Against Burkina Faso in the final of the 2013 Cup of Nations, Stephen Keshi employed a formation most-closely resembling a 4-3-3. Onazi played at the base of the midfield three, Mikel slightly ahead to his left and Sunday Mba through the middle, supporting the forwards. Ideye Brown put his energy and dynamism to good use on the right, Ike Uche operated as the team’s spearhead and Victor Moses cut inside from the left.

This may well be Keshi’s favoured approach next summer. It is a tried and tested method and Moses’ drifting inwards affords Elderson the space to attack down the left flank, offering another angle of offence.

The problems with this formation, however, relate to personnel rather than tactics. Mba has slipped to the peripheries of the side in recent months; he hasn’t started since the Mandela Challenge match against South Africa and hasn’t scored since the Afcon final.

Nosa Igiebor, the attacking midfielder that Keshi has tried to reintegrate into the side, hasn’t quite found his stride for Nigeria, starting only once since the AFCON group stage, and has been affected by injury.

Nnamdi Oduamadi has also been trialled as part of a midfield three, but looks far more comfortable higher up the pitch.

It feels like a pertinent moment to mention Lukman Haruna. In the Dynamo Kyiv man, the Super Eagles possess a player with the dynamism and the creativity to link the midfield and the forwards.
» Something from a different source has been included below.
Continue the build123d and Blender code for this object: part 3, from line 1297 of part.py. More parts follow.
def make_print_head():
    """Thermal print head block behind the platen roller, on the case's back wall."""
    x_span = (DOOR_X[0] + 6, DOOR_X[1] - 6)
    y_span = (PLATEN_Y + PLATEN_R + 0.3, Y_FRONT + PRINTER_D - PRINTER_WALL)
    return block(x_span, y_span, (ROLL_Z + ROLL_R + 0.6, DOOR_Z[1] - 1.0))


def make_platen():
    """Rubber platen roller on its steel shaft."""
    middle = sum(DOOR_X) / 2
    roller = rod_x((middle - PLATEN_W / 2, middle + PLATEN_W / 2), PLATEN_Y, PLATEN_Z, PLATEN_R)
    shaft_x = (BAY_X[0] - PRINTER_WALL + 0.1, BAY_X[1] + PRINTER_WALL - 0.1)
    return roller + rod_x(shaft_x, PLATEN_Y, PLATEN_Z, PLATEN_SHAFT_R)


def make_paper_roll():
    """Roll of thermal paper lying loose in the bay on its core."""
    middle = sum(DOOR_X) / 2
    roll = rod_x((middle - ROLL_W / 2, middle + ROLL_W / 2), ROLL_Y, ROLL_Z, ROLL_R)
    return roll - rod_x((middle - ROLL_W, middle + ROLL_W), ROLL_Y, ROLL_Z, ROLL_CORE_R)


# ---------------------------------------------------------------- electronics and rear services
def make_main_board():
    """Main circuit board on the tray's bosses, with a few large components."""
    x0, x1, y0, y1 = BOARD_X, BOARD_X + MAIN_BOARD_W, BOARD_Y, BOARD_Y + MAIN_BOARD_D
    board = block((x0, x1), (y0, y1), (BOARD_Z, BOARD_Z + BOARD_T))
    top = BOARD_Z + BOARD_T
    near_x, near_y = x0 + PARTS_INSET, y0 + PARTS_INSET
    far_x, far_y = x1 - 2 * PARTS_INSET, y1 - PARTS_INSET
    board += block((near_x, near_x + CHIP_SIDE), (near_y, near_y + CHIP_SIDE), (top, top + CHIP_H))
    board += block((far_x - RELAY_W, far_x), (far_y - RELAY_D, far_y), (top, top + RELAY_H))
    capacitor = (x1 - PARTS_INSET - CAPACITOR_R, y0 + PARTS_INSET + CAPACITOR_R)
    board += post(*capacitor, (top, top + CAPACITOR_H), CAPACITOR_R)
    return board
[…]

He is by no means a playmaker, but loves to plough forward and could be a perfect foil to the Onazi/Mikel pairing.

Similarly, one of the three offensive positions needs to be filled as no one has staked a convincing claim to join Moses and Emenike in the forward three. Ideye Brown has held the baton for much of the year, but has steadily drifted from his starting berth due to a lack of cutting edge.
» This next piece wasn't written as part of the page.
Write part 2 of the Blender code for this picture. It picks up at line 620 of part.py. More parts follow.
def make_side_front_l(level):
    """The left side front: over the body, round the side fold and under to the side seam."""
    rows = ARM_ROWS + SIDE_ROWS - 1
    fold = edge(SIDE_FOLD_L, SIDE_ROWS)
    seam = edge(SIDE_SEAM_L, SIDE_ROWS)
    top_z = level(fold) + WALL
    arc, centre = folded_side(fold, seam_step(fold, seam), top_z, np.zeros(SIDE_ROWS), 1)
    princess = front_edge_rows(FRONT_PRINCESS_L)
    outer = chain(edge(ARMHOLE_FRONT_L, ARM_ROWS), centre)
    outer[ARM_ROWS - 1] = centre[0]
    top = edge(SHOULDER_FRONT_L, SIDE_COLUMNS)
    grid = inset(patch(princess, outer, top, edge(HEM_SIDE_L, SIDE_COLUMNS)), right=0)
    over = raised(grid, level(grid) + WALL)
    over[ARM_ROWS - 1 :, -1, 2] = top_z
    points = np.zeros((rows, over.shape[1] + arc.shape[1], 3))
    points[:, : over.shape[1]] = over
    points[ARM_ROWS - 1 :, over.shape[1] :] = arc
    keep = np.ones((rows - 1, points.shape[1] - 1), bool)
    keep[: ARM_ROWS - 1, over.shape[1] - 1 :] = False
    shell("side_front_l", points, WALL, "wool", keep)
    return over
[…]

Perhaps the most likely solution would be to play Ahmed Musa and Victor Moses on either flank, perhaps interchanging their positioning, with Emenike as a central striker between the two. Victor Obinna, and perhaps Sone Aluko, on the bench would be ready-made replacements for either wide position.

 

4-2-3-1: More from Musa

However, without a recall for Haruna—a possibility at best at this point in time—4-3-3 remains a flawed formation, simply because none of Oduamadi, Igiebor or Mba have convinced for a long period as one of the midfield three.

Would it be wiser, therefore, for Keshi to switch to a 4-2-3-1?

Currently the most popular formation in world football, many of the globe’s finest teams employ this tactic to great success and it could well be an option for Nigeria.

Crucially, I believe this formation could get the best out of Ahmed Musa, one of the most talented players available to Stephen Keshi. Last term, the 21-year-old excelled as part of CSKA Moscow’s title-winning side playing in a central role. Injury to Seydou Doubia meant that the Super Eagles youngster was brought into the middle of the park. Here, his influence was enormous, particularly in tandem with Vagner Love.

Musa’s finishing is not, as yet, strong enough for him to operate as a forward, however if we were played behind Emenike, as a second striker, he could emerge as one of the stars of the World Cup.

To date, Keshi has preferred to play him on the flanks or as an impact substitute (and understandably so), but it may be that he decides to switch his prodigious forward to the centre of the pitch in time for next summer’s centrepiece. From here, his pace and movement could trouble even the finest defences and would doubtless create more space for the likes of Emenike, Moses and Mikel.

This could also provide a perfect opening for Sone Aluko (injury permitting) or Nnamdi Oduamadi to take their place on the right side.

 

4-4-2: A Plan B

Finally, the recent performances of Bright Dike and Shola Ameobi against Italy and Keshi’s clear preference to include more physical presence in his forward line might tempt the Big Boss to experiment with a 4-4-2.

This tactic has been much maligned in recent years but, as Arsene Wenger once said, it is the formation that is “rationally and mathematically the best suited for the dimension of the football pitch”.

If Keshi were to choose this, then he could include one of the two bulkier players without sacrificing Emenike. It would allow the Super Eagles to vary their approach and also increase their menace from set-pieces.

However, it might not be a formation suited to this squad and particularly, John Obi Mikel.

4-4-2 demands dynamism, strength and energy in the middle of the park and the Chelsea man has a tendency to get flustered when closed down in possession. If we were to play with a midfield two against a midfield three, I doubt that Mikel would have the lungs or the guile to take control of the contest.